Function Documentation

void BinLogLikelihoodRatio	(	long	,
		long	,
		double	,
		double *	,
		double *
	)

Definition at line 7 of file QStatisticalTests.cc.

References N, n, and mathSSE::sqrt().

{
/*--------------------------------------------------------------------------+
 |      Description:  Log-likelihood Ratio for Binomial PDF                 |
 +--------------------------------------------------------------------------+
 |                 Input to this function                                   |
 +--------------------------------------------------------------------------+
 |int Nentries          : The number of attempts                            |
 |int Nfailures         : The number of failures                            |
 |double epsilon_max,   : maximum allowed failure rate fraction             |
 |double* S_fail_obs    : uninitialised Significance of failure             |
 |double* S_pass_obs    : uninitialised Significance of Success             | 
 +--------------------------------------------------------------------------+
 |                 Return values for this function                          |
 +--------------------------------------------------------------------------+
 |double* S_fail_obs    : the observed Significance of failure              |
 |double* S_pass_obs    : the observed Significance of Success              | 
 +--------------------------------------------------------------------------+
 | Author: Richard Cavanaugh, University of Florida                         |
 | email:  Richard.Cavanaugh@cern.ch                                        |
 | Creation Date: 11.July.2005                                              |
 | Last Modified: 17.Jan.2006                                                 |
 | Comments:                                                                |
 +--------------------------------------------------------------------------*/
  long N = Nentries, n = Nfailures;
  if( n == 0 ) n = 1;   //protect against no failures: approx. 0 by 1
  if( n == N ) n -= 1;  //protect against all failures: approx. n by (n - 1)
  double epsilon_meas = (double) n / (double) N;

  double LogQ = 
    ((double)      n ) * ( Log(epsilon_meas)       - Log(epsilon_max)       ) +
    ((double) (N - n)) * ( Log(1.0 - epsilon_meas) - Log(1.0 - epsilon_max) );

  //x-check:  var of binomial = epsilon_max * (1 - epsilon_max) / N 
  if( Nentries <= 1 )   //guard against insufficient entries
    {
      *S_fail_obs = 0.0;
      *S_pass_obs = 0.0;
    }
  else if( Nfailures == 0 && ( epsilon_max <= 1.0 / (double) Nentries ) )
    {
      *S_fail_obs = 0.0;
      *S_pass_obs = 0.0;
    }
  else if( Nfailures == 0 )
    {
      *S_fail_obs = 0.0;
      *S_pass_obs = sqrt( 2.0 * LogQ );
    }
  else if( Nfailures == Nentries )
    {
      *S_fail_obs = sqrt( 2.0 * LogQ );
      *S_pass_obs = 0.0;
    }
  else if( epsilon_meas >= epsilon_max )
    {
      *S_fail_obs = sqrt( 2.0 * LogQ );
      *S_pass_obs = 0.0;
    }
  else 
    {
      *S_fail_obs = 0.0;
      *S_pass_obs = sqrt( 2.0 * LogQ );
    }
}

void PoissionLogLikelihoodRatio	(	double	,
		double	,
		double	,
		double	,
		double *	,
		double *
	)

Definition at line 76 of file QStatisticalTests.cc.

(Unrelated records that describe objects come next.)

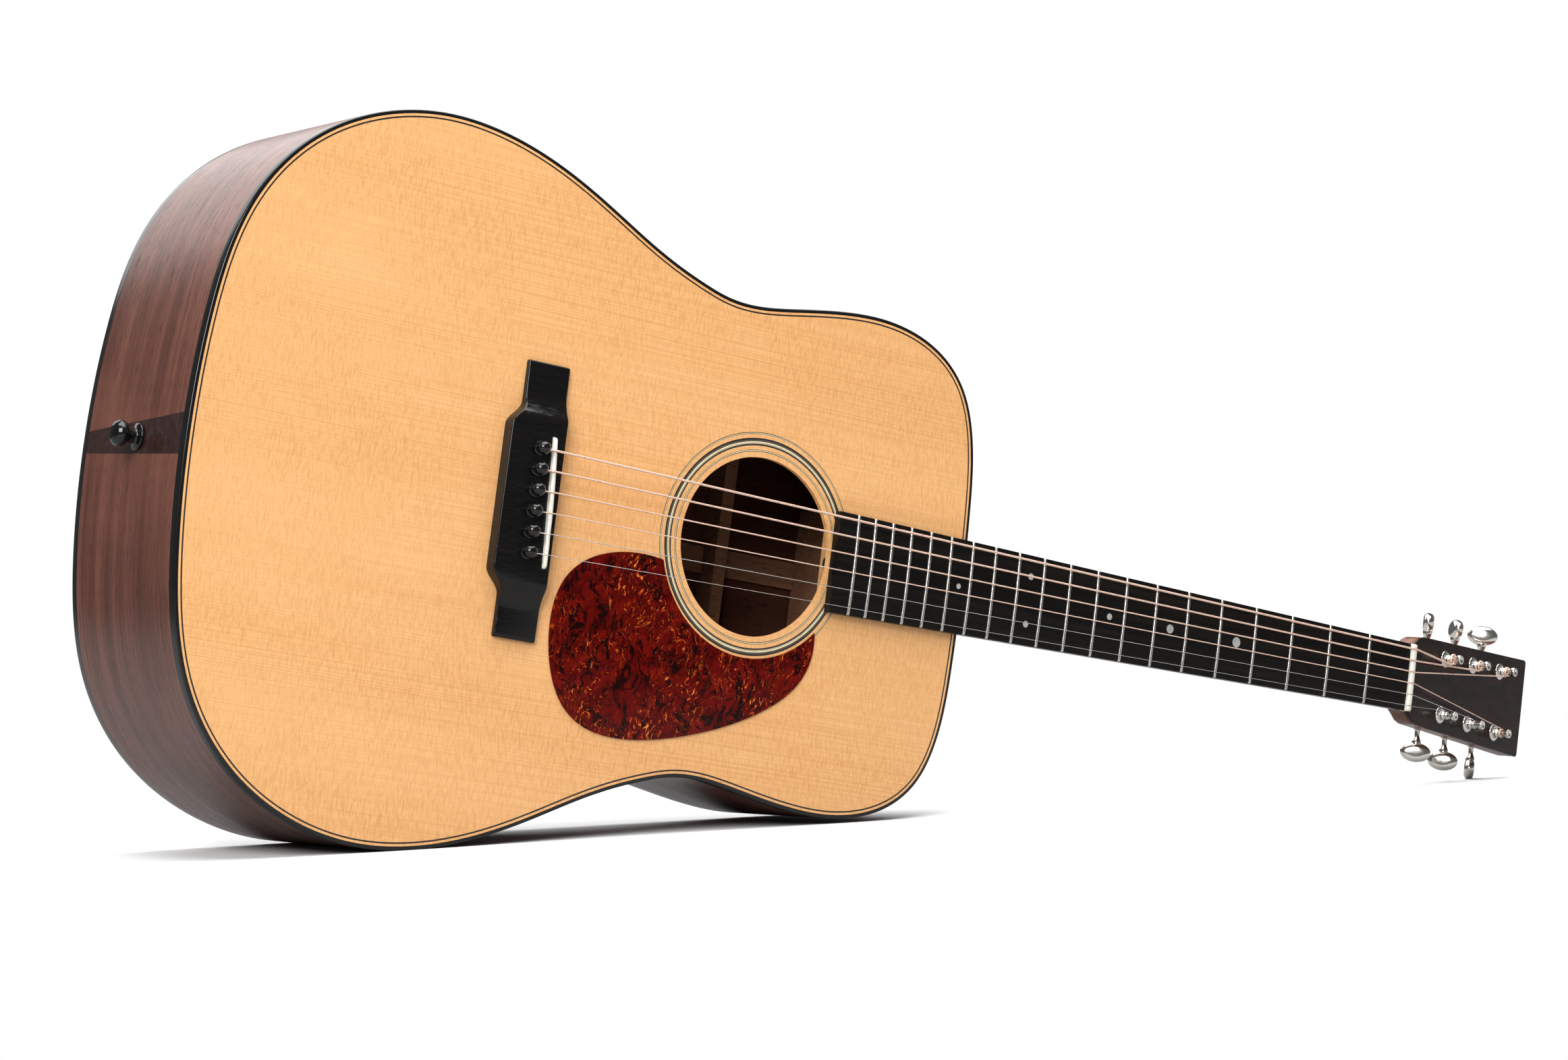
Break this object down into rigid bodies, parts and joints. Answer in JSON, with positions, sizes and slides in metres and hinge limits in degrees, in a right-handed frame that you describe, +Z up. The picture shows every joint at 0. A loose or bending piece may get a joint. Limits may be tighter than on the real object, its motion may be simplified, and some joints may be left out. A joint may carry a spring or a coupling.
{
  "type": "acoustic guitar",
  "caption": "Steel-string acoustic guitar: waisted hollow body with braced top and round soundhole, fretted neck, slotted bridge with pins, and open worm-gear tuners.",
  "frame": {"origin": "on the floor under the middle of the bounding box, with the guitar standing on its treble side on the lower bout and the last treble tuner knob", "axes": "+X towards the headstock, +Z up through the bass side, the soundboard faces -Y"},
  "size_m": [1.021, 0.141, 0.395],
  "materials": {
    "spruce_top": "glossy lacquer over fine straight grain",
    "mahogany_body": "glossy lacquer over open-pored dark mahogany",
    "mahogany_neck": "satin dark-stained mahogany",
    "ebony": "oiled satin",
    "rosewood": "glossy dark face veneer",
    "brace_spruce": "bare planed wood",
    "block_wood": "bare sawn wood",
    "black_binding": "polished black binding under lacquer",
    "purfling_lines": "fine dark and pale lines under lacquer",
    "tortoise": "polished mottled dark red with orange flecks",
    "bone": "polished bone",
    "fret_nickel": "polished nickel silver",
    "pearl": "mother of pearl",
    "rod_steel": "plain steel rod",
    "tuner_nickel": "polished nickel plate",
    "plain_steel": "bright plain wire",
    "bronze_wound": "bronze wire winding",
    "pin_black": "polished black"
  },
  "bodies": {
    "root": {"soundboard": "spruce_top", "back_plate": "mahogany_body", "side_bass": "mahogany_body", "side_treble": "mahogany_body", "end_graft": "ebony", "neck_block": "block_wood", "tail_block": "block_wood", "lining_top": "block_wood", "lining_back": "block_wood", "x_brace": "brace_spruce", "tone_bars": "brace_spruce", "finger_braces": "brace_spruce", "transverse_brace": "brace_spruce", "back_braces": "brace_spruce", "back_center_strip": "brace_spruce", "bridge_plate": "block_wood", "binding_top": "black_binding", "binding_back": "black_binding", "purfling": "purfling_lines", "rosette": "purfling_lines", "pickguard": "tortoise", "bridge": "ebony", "saddle": "bone", "neck": "mahogany_neck", "heel_cap": "ebony", "truss_rod": "rod_steel", "fingerboard": "ebony", "frets": "fret_nickel", "fingerboard_dots": "pearl", "nut": "bone", "headplate": "rosewood", "tuner_plates": "tuner_nickel", "tuner_bushings": "tuner_nickel", "tuner_screws": "tuner_nickel", "string_1": "plain_steel", "string_2": "plain_steel", "string_3": "bronze_wound", "string_4": "bronze_wound", "string_5": "bronze_wound", "string_6": "bronze_wound"},
    "bridge_pin_1": {"bridge_pin_1": "pin_black"},
    "bridge_pin_2": {"bridge_pin_2": "pin_black"},
    "bridge_pin_3": {"bridge_pin_3": "pin_black"},
    "bridge_pin_4": {"bridge_pin_4": "pin_black"},
    "bridge_pin_5": {"bridge_pin_5": "pin_black"},
    "bridge_pin_6": {"bridge_pin_6": "pin_black"},
    "end_pin": {"end_pin": "pin_black"},
    "truss_rod_nut": {"truss_rod_nut": "rod_steel"},
    "tuner_knob_1": {"tuner_knob_1": "tuner_nickel"},
    "tuner_post_1": {"tuner_post_1": "tuner_nickel"},
    "tuner_knob_2": {"tuner_knob_2": "tuner_nickel"},
    "tuner_post_2": {"tuner_post_2": "tuner_nickel"},
    "tuner_knob_3": {"tuner_knob_3": "tuner_nickel"},
    "tuner_post_3": {"tuner_post_3": "tuner_nickel"},
    "tuner_knob_4": {"tuner_knob_4": "tuner_nickel"},
    "tuner_post_4": {"tuner_post_4": "tuner_nickel"},
    "tuner_knob_5": {"tuner_knob_5": "tuner_nickel"},
    "tuner_post_5": {"tuner_post_5": "tuner_nickel"},
    "tuner_knob_6": {"tuner_knob_6": "tuner_nickel"},
    "tuner_post_6": {"tuner_post_6": "tuner_nickel"}
  },
  "joints": [
    {"name": "bridge_pin_1_pull", "type": "slide", "parent": "root", "child": "bridge_pin_1", "axis": [0, -1, 0], "range_m": [0, 0.03]},
    {"name": "bridge_pin_2_pull", "type": "slide", "parent": "root", "child": "bridge_pin_2", "axis": [0, -1, 0], "range_m": [0, 0.03]},
    {"name": "bridge_pin_3_pull", "type": "slide", "parent": "root", "child": "bridge_pin_3", "axis": [0, -1, 0], "range_m": [0, 0.03]},
    {"name": "bridge_pin_4_pull", "type": "slide", "parent": "root", "child": "bridge_pin_4", "axis": [0, -1, 0], "range_m": [0, 0.03]},
    {"name": "bridge_pin_5_pull", "type": "slide", "parent": "root", "child": "bridge_pin_5", "axis": [0, -1, 0], "range_m": [0, 0.03]},
    {"name": "bridge_pin_6_pull", "type": "slide", "parent": "root", "child": "bridge_pin_6", "axis": [0, -1, 0], "range_m": [0, 0.03]},
    {"name": "end_pin_pull", "type": "slide", "parent": "root", "child": "end_pin", "axis": [-0.9849, 0, 0.1731], "range_m": [0, 0.028]},
    {"name": "truss_rod_nut_turn", "type": "hinge", "parent": "root", "child": "truss_rod_nut", "pos_m": [-0.08087, -0.04595, 0.14829], "axis": [0.9849, 0, -0.1731], "range_deg": [-180, 180]},
    {"name": "tuner_knob_1_turn", "type": "hinge", "parent": "root", "child": "tuner_knob_1", "pos_m": [0.40303, -0.02328, 0.04465], "axis": [-0.1731, 0, -0.9849], "continuous": true},
    {"name": "tuner_post_1_turn", "type": "hinge", "parent": "root", "child": "tuner_post_1", "pos_m": [0.39969, -0.04557, 0.04524], "axis": [0.2715, -0.9613, -0.0477], "continuous": true},
    {"name": "tuner_knob_2_turn", "type": "hinge", "parent": "root", "child": "tuner_knob_2", "pos_m": [0.43739, -0.01322, 0.03749], "axis": [-0.1731, 0, -0.9849], "continuous": true},
    {"name": "tuner_post_2_turn", "type": "hinge", "parent": "root", "child": "tuner_post_2", "pos_m": [0.43406, -0.03551, 0.03808], "axis": [0.2715, -0.9613, -0.0477], "continuous": true},
    {"name": "tuner_knob_3_turn", "type": "hinge", "parent": "root", "child": "tuner_knob_3", "pos_m": [0.47176, -0.00315, 0.03034], "axis": [-0.1731, 0, -0.9849], "continuous": true},
    {"name": "tuner_post_3_turn", "type": "hinge", "parent": "root", "child": "tuner_post_3", "pos_m": [0.46843, -0.02545, 0.03092], "axis": [0.2715, -0.9613, -0.0477], "continuous": true},
    {"name": "tuner_knob_4_turn", "type": "hinge", "parent": "root", "child": "tuner_knob_4", "pos_m": [0.47886, -0.00315, 0.07072], "axis": [0.1731, 0, 0.9849], "continuous": true},
    {"name": "tuner_post_4_turn", "type": "hinge", "parent": "root", "child": "tuner_post_4", "pos_m": [0.47552, -0.02545, 0.0713], "axis": [0.2715, -0.9613, -0.0477], "continuous": true},
    {"name": "tuner_knob_5_turn", "type": "hinge", "parent": "root", "child": "tuner_knob_5", "pos_m": [0.44411, -0.01322, 0.07571], "axis": [0.1731, 0, 0.9849], "continuous": true},
    {"name": "tuner_post_5_turn", "type": "hinge", "parent": "root", "child": "tuner_post_5", "pos_m": [0.44078, -0.03551, 0.07629], "axis": [0.2715, -0.9613, -0.0477], "continuous": true},
    {"name": "tuner_knob_6_turn", "type": "hinge", "parent": "root", "child": "tuner_knob_6", "pos_m": [0.40937, -0.02328, 0.0807], "axis": [0.1731, 0, 0.9849], "continuous": true},
    {"name": "tuner_post_6_turn", "type": "hinge", "parent": "root", "child": "tuner_post_6", "pos_m": [0.40603, -0.04557, 0.08128], "axis": [0.2715, -0.9613, -0.0477], "continuous": true}
  ],
  "couplings": [
    {"joint": "tuner_post_1_turn", "follows": "tuner_knob_1_turn", "ratio": 0.071429},
    {"joint": "tuner_post_2_turn", "follows": "tuner_knob_2_turn", "ratio": 0.071429},
    {"joint": "tuner_post_3_turn", "follows": "tuner_knob_3_turn", "ratio": 0.071429},
    {"joint": "tuner_post_4_turn", "follows": "tuner_knob_4_turn", "ratio": -0.071429},
    {"joint": "tuner_post_5_turn", "follows": "tuner_knob_5_turn", "ratio": -0.071429},
    {"joint": "tuner_post_6_turn", "follows": "tuner_knob_6_turn", "ratio": -0.071429}
  ]
}
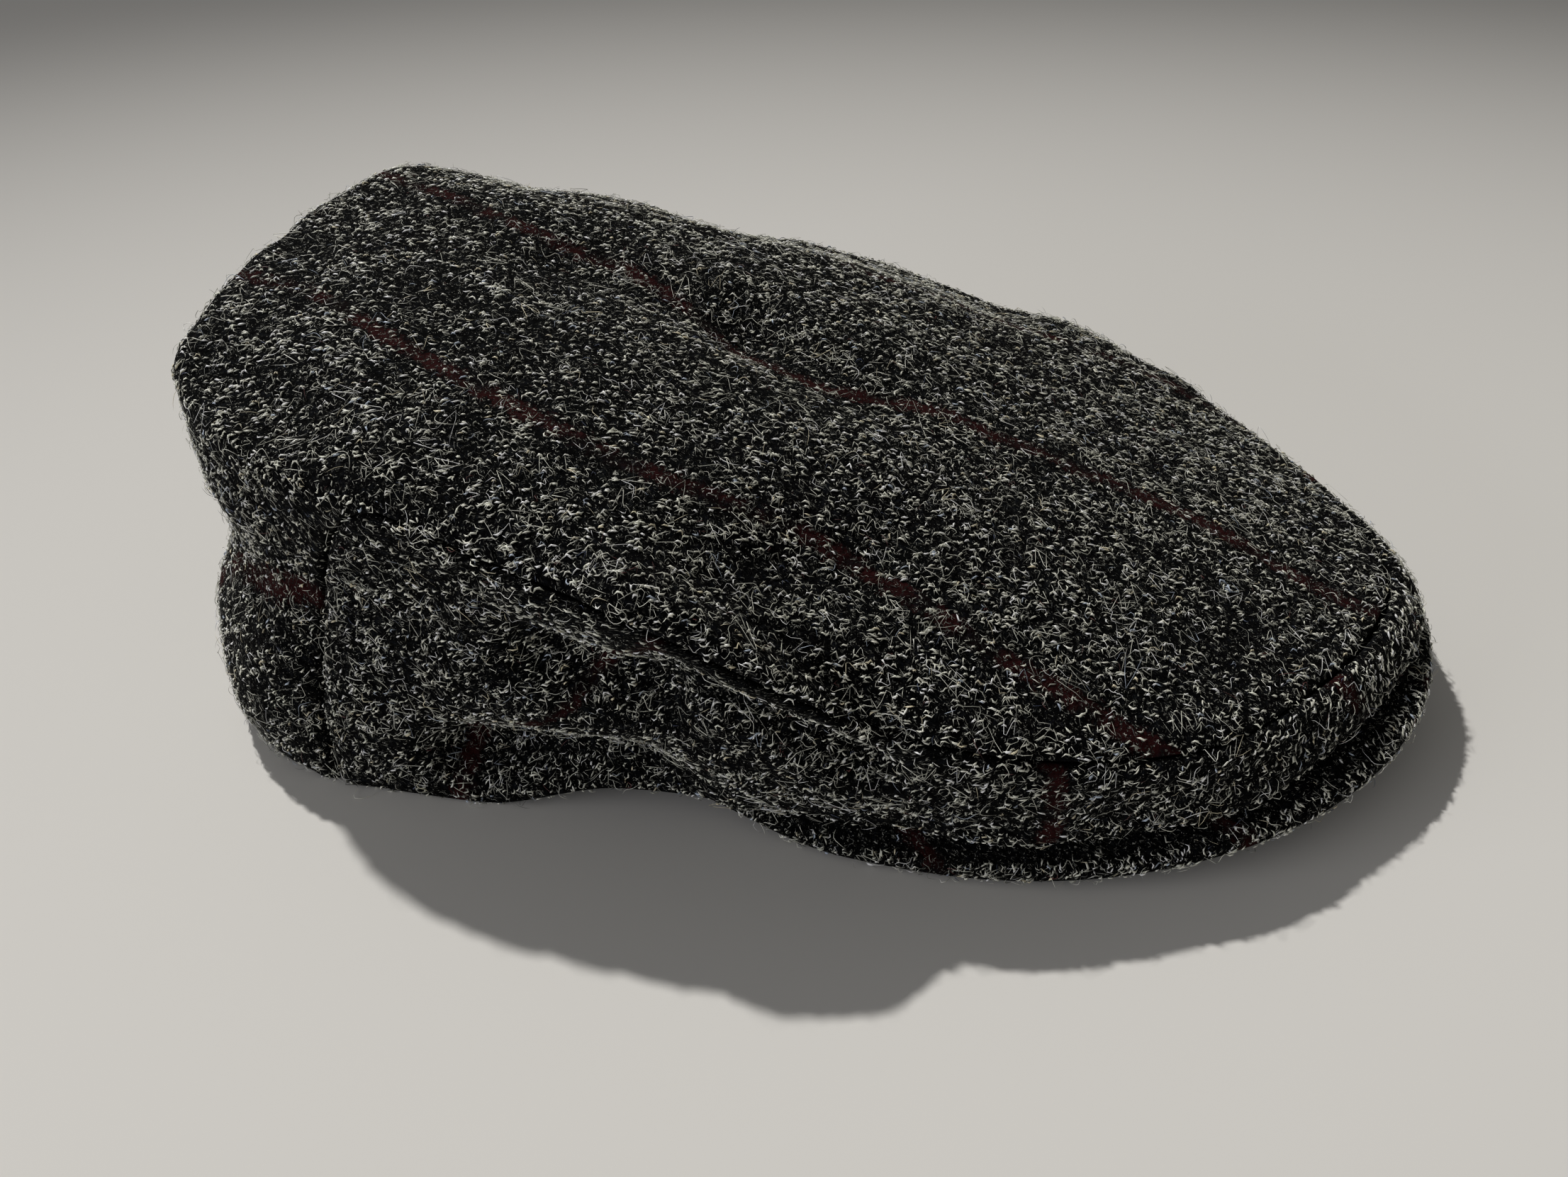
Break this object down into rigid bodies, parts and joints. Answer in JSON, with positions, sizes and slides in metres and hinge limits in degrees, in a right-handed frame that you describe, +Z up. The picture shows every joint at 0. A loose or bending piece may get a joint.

References data, and mathSSE::sqrt().

{ 
/*--------------------------------------------------------------------------+
 |      Description:  Log-likelihood Ratio for Poission PDF                 |
 +--------------------------------------------------------------------------+
 |                 Input to this function                                   |
 +--------------------------------------------------------------------------+
 |double data,          : The observed number of entries                    |
 |double sigma,         : The uncertainty on, data, the observed entries    |
 |double hypothesis,    : The assumed hypothese, tested against data        | 
 |double epsilon_max,   : Maximum tolerance above fraction of fitted line   |
 |double epsilon_min,   : Minimum tolerance below fraction of fitted line   |
 |double* S_fail_obs    : uninitialised Significance of failure             |
 |double* S_pass_obs    : uninitialised Significance of Success             | 
 +--------------------------------------------------------------------------+
 |                 Return values for this function                          |
 +--------------------------------------------------------------------------+
 |double* S_fail_obs    : the observed Significance of failure              |
 |double* S_pass_obs    : the observed Significance of Success              | 
 +--------------------------------------------------------------------------+
 | Author: Richard Cavanaugh, University of Florida                         |
 | email:  Richard.Cavanaugh@cern.ch                                        |
 | Creation Date: 14.Jan.2006                                              |
 | Last Modified: 16.Jan.2006                                               |
 | Comments:                                                                |
 +--------------------------------------------------------------------------*/
  double tolerance_min = hypothesis*(1.0-epsilon_min); 
  double tolerance_max = hypothesis*(1.0+epsilon_max);
  *S_pass_obs = 0.0;
  *S_fail_obs = 0.0;
  if( data > tolerance_max )
    {
      double Nsig = data - tolerance_max;
      double Nbak = tolerance_max;
      double LogQ = (double) (Nsig + Nbak) * 
    Log( 1.0 + (double) Nsig / (double) Nbak ) - (double) Nsig;
      *S_fail_obs = sqrt( 2.0 * LogQ );
    }
  else if( tolerance_min < data && data < tolerance_max ) 
    {
      if( data - hypothesis > 0.0 ) 
    {
      double Nsig = tolerance_max - data;
      double Nbak = tolerance_max;
      double LogQ = (double) (Nsig + Nbak) * 
        Log( 1.0 + (double) Nsig / (double) Nbak ) - (double) Nsig;
      *S_pass_obs = sqrt( 2.0 * LogQ );
    }
      else 
    {
      double Nsig =  data - tolerance_min;
      double Nbak = tolerance_min;
      double LogQ = (double) (Nsig + Nbak) * 
        Log( 1.0 + (double) Nsig / (double) Nbak ) - (double) Nsig;
      *S_pass_obs = sqrt( 2.0 * LogQ );
    }
    }
  else // data < tolerance_min 
    {
      double Nsig = tolerance_min - data;
      double Nbak = tolerance_min;
      double LogQ = (double) (Nsig + Nbak) * 
    Log( 1.0 + (double) Nsig / (double) Nbak ) - (double) Nsig;
      *S_fail_obs = sqrt( 2.0 * LogQ );
    }
}